TASK INSTRUCTIONS: Write out each line beneath this one exactly as it reads.

MATERIAL:
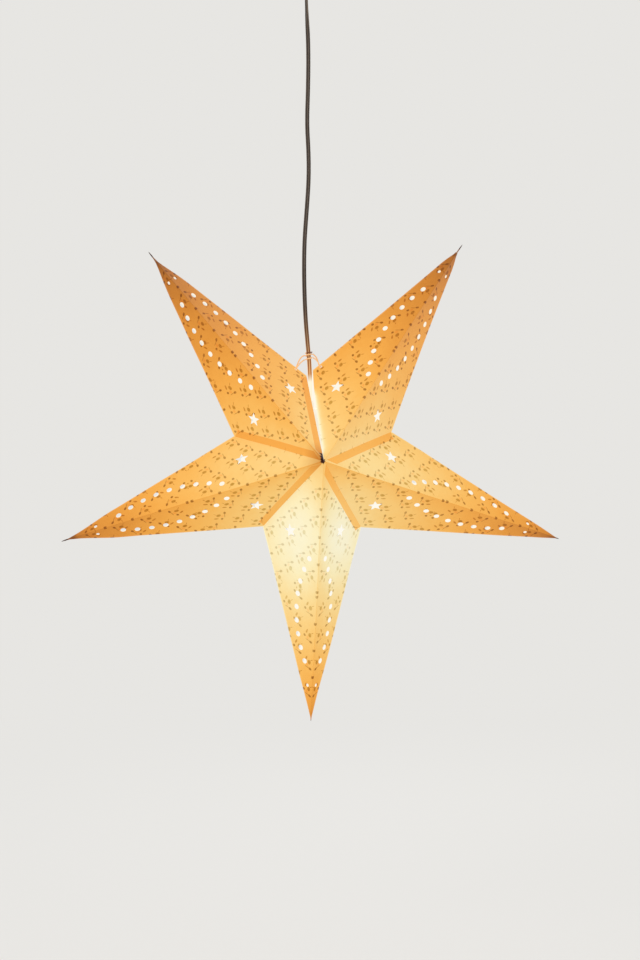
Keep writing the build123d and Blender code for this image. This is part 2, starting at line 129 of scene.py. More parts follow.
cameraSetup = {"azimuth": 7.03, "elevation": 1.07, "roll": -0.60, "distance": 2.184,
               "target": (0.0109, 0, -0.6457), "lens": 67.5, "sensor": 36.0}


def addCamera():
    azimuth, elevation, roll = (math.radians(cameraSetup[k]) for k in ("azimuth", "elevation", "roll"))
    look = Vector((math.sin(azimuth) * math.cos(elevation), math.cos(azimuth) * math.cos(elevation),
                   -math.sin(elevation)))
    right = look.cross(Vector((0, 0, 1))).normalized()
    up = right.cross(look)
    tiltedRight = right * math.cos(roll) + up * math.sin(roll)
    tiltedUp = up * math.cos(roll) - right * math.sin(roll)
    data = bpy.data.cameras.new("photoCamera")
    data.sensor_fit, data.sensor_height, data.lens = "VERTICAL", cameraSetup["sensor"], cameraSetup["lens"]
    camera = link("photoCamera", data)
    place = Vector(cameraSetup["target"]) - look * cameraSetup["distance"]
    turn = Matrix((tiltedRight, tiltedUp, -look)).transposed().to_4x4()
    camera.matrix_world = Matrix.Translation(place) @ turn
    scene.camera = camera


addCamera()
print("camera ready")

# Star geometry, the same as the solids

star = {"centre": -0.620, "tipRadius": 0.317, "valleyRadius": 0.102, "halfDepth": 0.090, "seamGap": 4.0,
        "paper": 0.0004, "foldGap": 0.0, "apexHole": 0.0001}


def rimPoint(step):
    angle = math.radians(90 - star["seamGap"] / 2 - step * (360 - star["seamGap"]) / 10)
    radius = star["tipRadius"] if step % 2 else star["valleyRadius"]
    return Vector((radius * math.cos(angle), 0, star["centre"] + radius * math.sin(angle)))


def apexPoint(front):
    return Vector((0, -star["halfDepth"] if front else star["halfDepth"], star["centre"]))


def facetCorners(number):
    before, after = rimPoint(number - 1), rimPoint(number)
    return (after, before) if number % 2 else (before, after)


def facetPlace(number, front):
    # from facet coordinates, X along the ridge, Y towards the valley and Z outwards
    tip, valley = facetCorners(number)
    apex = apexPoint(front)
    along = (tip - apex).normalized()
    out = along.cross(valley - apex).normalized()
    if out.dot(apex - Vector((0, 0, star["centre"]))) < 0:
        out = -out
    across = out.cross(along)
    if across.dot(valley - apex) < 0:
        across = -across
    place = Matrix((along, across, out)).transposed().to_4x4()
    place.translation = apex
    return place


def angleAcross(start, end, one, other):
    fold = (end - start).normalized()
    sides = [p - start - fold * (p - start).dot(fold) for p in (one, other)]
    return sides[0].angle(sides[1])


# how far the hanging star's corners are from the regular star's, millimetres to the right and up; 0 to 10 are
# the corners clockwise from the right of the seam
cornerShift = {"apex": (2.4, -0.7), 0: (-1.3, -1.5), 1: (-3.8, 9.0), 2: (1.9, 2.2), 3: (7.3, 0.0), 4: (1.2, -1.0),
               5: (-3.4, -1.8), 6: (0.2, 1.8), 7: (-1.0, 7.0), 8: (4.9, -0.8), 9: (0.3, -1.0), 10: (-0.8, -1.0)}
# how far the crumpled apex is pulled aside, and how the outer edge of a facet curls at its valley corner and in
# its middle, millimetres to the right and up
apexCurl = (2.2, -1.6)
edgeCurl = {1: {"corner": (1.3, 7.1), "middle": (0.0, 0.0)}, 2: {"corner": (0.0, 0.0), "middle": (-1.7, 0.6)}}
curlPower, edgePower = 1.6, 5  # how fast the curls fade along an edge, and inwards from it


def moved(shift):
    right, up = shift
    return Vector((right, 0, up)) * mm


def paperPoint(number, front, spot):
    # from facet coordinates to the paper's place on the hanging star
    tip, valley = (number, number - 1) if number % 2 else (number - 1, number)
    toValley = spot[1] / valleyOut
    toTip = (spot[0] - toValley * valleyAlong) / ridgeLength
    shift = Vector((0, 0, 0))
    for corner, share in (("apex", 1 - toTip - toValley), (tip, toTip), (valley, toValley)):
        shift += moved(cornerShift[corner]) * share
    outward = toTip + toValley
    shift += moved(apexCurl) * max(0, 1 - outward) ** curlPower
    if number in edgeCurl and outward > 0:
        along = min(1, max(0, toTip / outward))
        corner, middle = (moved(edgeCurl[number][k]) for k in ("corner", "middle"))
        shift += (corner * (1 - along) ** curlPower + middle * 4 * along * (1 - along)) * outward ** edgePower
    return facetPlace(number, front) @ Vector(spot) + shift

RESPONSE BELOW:
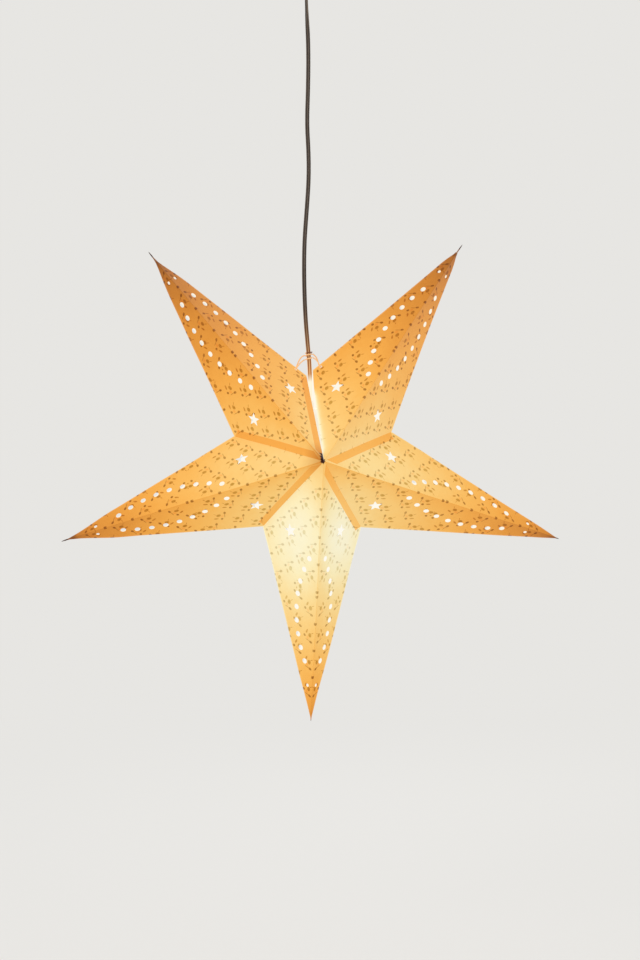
Keep writing the build123d and Blender code for this image. This is part 2, starting at line 129 of scene.py. More parts follow.
cameraSetup = {"azimuth": 7.03, "elevation": 1.07, "roll": -0.60, "distance": 2.184,
               "target": (0.0109, 0, -0.6457), "lens": 67.5, "sensor": 36.0}


def addCamera():
    azimuth, elevation, roll = (math.radians(cameraSetup[k]) for k in ("azimuth", "elevation", "roll"))
    look = Vector((math.sin(azimuth) * math.cos(elevation), math.cos(azimuth) * math.cos(elevation),
                   -math.sin(elevation)))
    right = look.cross(Vector((0, 0, 1))).normalized()
    up = right.cross(look)
    tiltedRight = right * math.cos(roll) + up * math.sin(roll)
    tiltedUp = up * math.cos(roll) - right * math.sin(roll)
    data = bpy.data.cameras.new("photoCamera")
    data.sensor_fit, data.sensor_height, data.lens = "VERTICAL", cameraSetup["sensor"], cameraSetup["lens"]
    camera = link("photoCamera", data)
    place = Vector(cameraSetup["target"]) - look * cameraSetup["distance"]
    turn = Matrix((tiltedRight, tiltedUp, -look)).transposed().to_4x4()
    camera.matrix_world = Matrix.Translation(place) @ turn
    scene.camera = camera


addCamera()
print("camera ready")

# Star geometry, the same as the solids

star = {"centre": -0.620, "tipRadius": 0.317, "valleyRadius": 0.102, "halfDepth": 0.090, "seamGap": 4.0,
        "paper": 0.0004, "foldGap": 0.0, "apexHole": 0.0001}


def rimPoint(step):
    angle = math.radians(90 - star["seamGap"] / 2 - step * (360 - star["seamGap"]) / 10)
    radius = star["tipRadius"] if step % 2 else star["valleyRadius"]
    return Vector((radius * math.cos(angle), 0, star["centre"] + radius * math.sin(angle)))


def apexPoint(front):
    return Vector((0, -star["halfDepth"] if front else star["halfDepth"], star["centre"]))


def facetCorners(number):
    before, after = rimPoint(number - 1), rimPoint(number)
    return (after, before) if number % 2 else (before, after)


def facetPlace(number, front):
    # from facet coordinates, X along the ridge, Y towards the valley and Z outwards
    tip, valley = facetCorners(number)
    apex = apexPoint(front)
    along = (tip - apex).normalized()
    out = along.cross(valley - apex).normalized()
    if out.dot(apex - Vector((0, 0, star["centre"]))) < 0:
        out = -out
    across = out.cross(along)
    if across.dot(valley - apex) < 0:
        across = -across
    place = Matrix((along, across, out)).transposed().to_4x4()
    place.translation = apex
    return place


def angleAcross(start, end, one, other):
    fold = (end - start).normalized()
    sides = [p - start - fold * (p - start).dot(fold) for p in (one, other)]
    return sides[0].angle(sides[1])


# how far the hanging star's corners are from the regular star's, millimetres to the right and up; 0 to 10 are
# the corners clockwise from the right of the seam
cornerShift = {"apex": (2.4, -0.7), 0: (-1.3, -1.5), 1: (-3.8, 9.0), 2: (1.9, 2.2), 3: (7.3, 0.0), 4: (1.2, -1.0),
               5: (-3.4, -1.8), 6: (0.2, 1.8), 7: (-1.0, 7.0), 8: (4.9, -0.8), 9: (0.3, -1.0), 10: (-0.8, -1.0)}
# how far the crumpled apex is pulled aside, and how the outer edge of a facet curls at its valley corner and in
# its middle, millimetres to the right and up
apexCurl = (2.2, -1.6)
edgeCurl = {1: {"corner": (1.3, 7.1), "middle": (0.0, 0.0)}, 2: {"corner": (0.0, 0.0), "middle": (-1.7, 0.6)}}
curlPower, edgePower = 1.6, 5  # how fast the curls fade along an edge, and inwards from it


def moved(shift):
    right, up = shift
    return Vector((right, 0, up)) * mm


def paperPoint(number, front, spot):
    # from facet coordinates to the paper's place on the hanging star
    tip, valley = (number, number - 1) if number % 2 else (number - 1, number)
    toValley = spot[1] / valleyOut
    toTip = (spot[0] - toValley * valleyAlong) / ridgeLength
    shift = Vector((0, 0, 0))
    for corner, share in (("apex", 1 - toTip - toValley), (tip, toTip), (valley, toValley)):
        shift += moved(cornerShift[corner]) * share
    outward = toTip + toValley
    shift += moved(apexCurl) * max(0, 1 - outward) ** curlPower
    if number in edgeCurl and outward > 0:
        along = min(1, max(0, toTip / outward))
        corner, middle = (moved(edgeCurl[number][k]) for k in ("corner", "middle"))
        shift += (corner * (1 - along) ** curlPower + middle * 4 * along * (1 - along)) * outward ** edgePower
    return facetPlace(number, front) @ Vector(spot) + shift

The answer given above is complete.